Jumat, 20 April 2018

Pengertian Syukur

Menurut Syekh Abdul Qadir Al-Jailani, dalam pandangan ahli hakikat, syukur adalah mengakui nikmat yang diberikan oleh Sang Pemberi nikmat secara khusus. Allah menyebut diri-Nya sebagai “Yang Maha Mensyukuri” (Asy-Syakur) dalam arti yang meluas. Maksudnya, Dia akan membalas para hamba atas syukur mereka.

  Ada pula ahli hakikat yang mengatakan bahwa hakikat syukur adalah memuji orang yang telah berbaik hati memberi (al-muhsin) dengan mengingat-ingat kebaikannya. Syukur hamba kepada Allah berarti memuji-Nya dengan mengingat-ingat kebaikan yang Dia berikan. Sedangkan syukur Allah kepada para hamba adalah pujian-Nya atas si hamba dengan menyebut (menyanjung) kebaikannya.

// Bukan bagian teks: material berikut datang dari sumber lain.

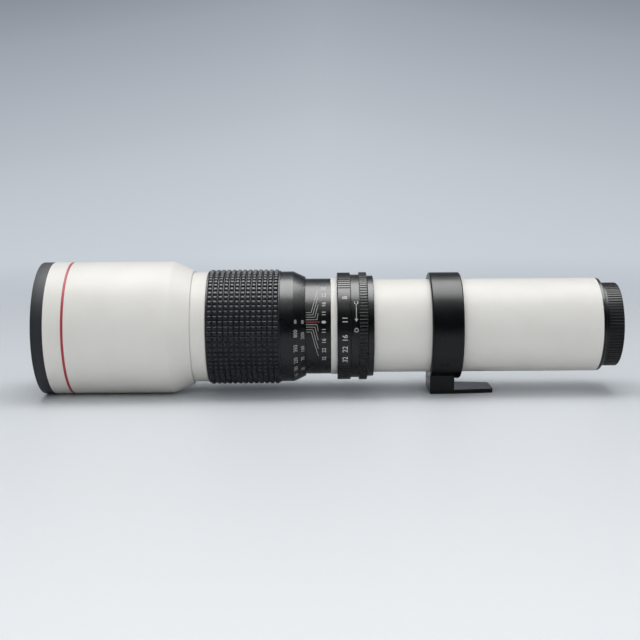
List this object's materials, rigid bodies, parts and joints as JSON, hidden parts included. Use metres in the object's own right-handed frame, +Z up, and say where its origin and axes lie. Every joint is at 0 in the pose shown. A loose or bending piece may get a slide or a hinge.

  Syukur dapat dibagi menjadi beberapa macam :

1. Syukur dengan lisan, yakni mengakui nikmat yang diberikan dengan aktualisasi ketundukan.

2. Syukur dengan anggota tubuh, yakni aktualisasi dengan komitmen pemenuhan hak dan kewajiban, serta pengabdian.

3. Syukur dengan hati, yakni bersimpuh di atas permadani syuhud (penyaksian Allah) dengan mengekalkan penjagaan kesucian (kehormatan).

  Sebagai contoh, bentuk syukur mata adalah dengan menutupi aib yang engkau lihat pada diri temanmu. Syukur telinga adalah menutupi aib yang kau dengar darinya. Syukur orang yang alim terwujud dalam keseluruhan ucapannya. Syukur ahli ibadah terwujud dalam perbuatannya. Syukur kaum ahli makrifat terwujud dengan sikap istikamah mereka di jalan Allah dalam banyak keadaan (ahwal) mereka. Keyakinan mereka bahwa semua kebaikan yang mereka jalani, dan ketaatan, penghambaan, serta dzikir yang mereka jalankan, semuanya berkat taufik, nikmat, pertolongan, dan daya upaya Allah. Pengakuan tentang kelemahan, kehinaan, kebodohan, kemiskinan dan kefakiran mereka di depan Allah juga merupan bentuk syukur para ahli makrifat.

  Abu Bakar Al-Warraq juga mengatakan, “Mensyukuri nikmat berarti menyaksikan anugerah dan menjaga kesuciannya.”

_Kitab Mawa’izh_ al-Syekh Abdul Qadir Al-Jailani.